* **TASK TO CARRY OUT**
Repeat the whole listing below, word for word.

START GIVEN INFORMATION

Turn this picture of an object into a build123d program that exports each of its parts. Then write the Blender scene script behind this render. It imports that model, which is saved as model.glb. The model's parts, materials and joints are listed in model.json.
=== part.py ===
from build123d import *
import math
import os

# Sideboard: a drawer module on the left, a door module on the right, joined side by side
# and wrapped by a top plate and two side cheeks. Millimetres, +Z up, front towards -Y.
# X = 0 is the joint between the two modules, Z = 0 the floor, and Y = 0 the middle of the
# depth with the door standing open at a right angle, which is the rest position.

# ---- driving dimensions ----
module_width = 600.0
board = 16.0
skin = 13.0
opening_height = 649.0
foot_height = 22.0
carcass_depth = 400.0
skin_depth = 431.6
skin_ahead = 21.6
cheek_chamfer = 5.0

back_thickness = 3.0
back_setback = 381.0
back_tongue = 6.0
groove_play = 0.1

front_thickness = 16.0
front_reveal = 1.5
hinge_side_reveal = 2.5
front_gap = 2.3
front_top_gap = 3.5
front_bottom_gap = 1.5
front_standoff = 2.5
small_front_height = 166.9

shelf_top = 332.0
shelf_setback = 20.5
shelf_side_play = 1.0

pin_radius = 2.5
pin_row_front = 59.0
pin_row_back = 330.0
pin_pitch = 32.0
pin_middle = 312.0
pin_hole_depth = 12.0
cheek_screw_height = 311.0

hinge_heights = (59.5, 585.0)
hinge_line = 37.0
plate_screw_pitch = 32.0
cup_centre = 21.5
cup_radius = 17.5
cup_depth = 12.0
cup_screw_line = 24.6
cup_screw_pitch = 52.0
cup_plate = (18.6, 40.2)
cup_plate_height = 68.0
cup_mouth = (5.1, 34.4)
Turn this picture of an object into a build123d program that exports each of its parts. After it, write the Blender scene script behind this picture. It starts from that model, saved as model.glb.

END GIVEN INFORMATION

* **COMPLETED TASK**
Turn this picture of an object into a build123d program that exports each of its parts. Then write the Blender scene script behind this render. It imports that model, which is saved as model.glb. The model's parts, materials and joints are listed in model.json.
=== part.py ===
from build123d import *
import math
import os

# Sideboard: a drawer module on the left, a door module on the right, joined side by side
# and wrapped by a top plate and two side cheeks. Millimetres, +Z up, front towards -Y.
# X = 0 is the joint between the two modules, Z = 0 the floor, and Y = 0 the middle of the
# depth with the door standing open at a right angle, which is the rest position.

# ---- driving dimensions ----
module_width = 600.0
board = 16.0
skin = 13.0
opening_height = 649.0
foot_height = 22.0
carcass_depth = 400.0
skin_depth = 431.6
skin_ahead = 21.6
cheek_chamfer = 5.0

back_thickness = 3.0
back_setback = 381.0
back_tongue = 6.0
groove_play = 0.1

front_thickness = 16.0
front_reveal = 1.5
hinge_side_reveal = 2.5
front_gap = 2.3
front_top_gap = 3.5
front_bottom_gap = 1.5
front_standoff = 2.5
small_front_height = 166.9

shelf_top = 332.0
shelf_setback = 20.5
shelf_side_play = 1.0

pin_radius = 2.5
pin_row_front = 59.0
pin_row_back = 330.0
pin_pitch = 32.0
pin_middle = 312.0
pin_hole_depth = 12.0
cheek_screw_height = 311.0

hinge_heights = (59.5, 585.0)
hinge_line = 37.0
plate_screw_pitch = 32.0
cup_centre = 21.5
cup_radius = 17.5
cup_depth = 12.0
cup_screw_line = 24.6
cup_screw_pitch = 52.0
cup_plate = (18.6, 40.2)
cup_plate_height = 68.0
cup_mouth = (5.1, 34.4)
Turn this picture of an object into a build123d program that exports each of its parts. After it, write the Blender scene script behind this picture. It starts from that model, saved as model.glb.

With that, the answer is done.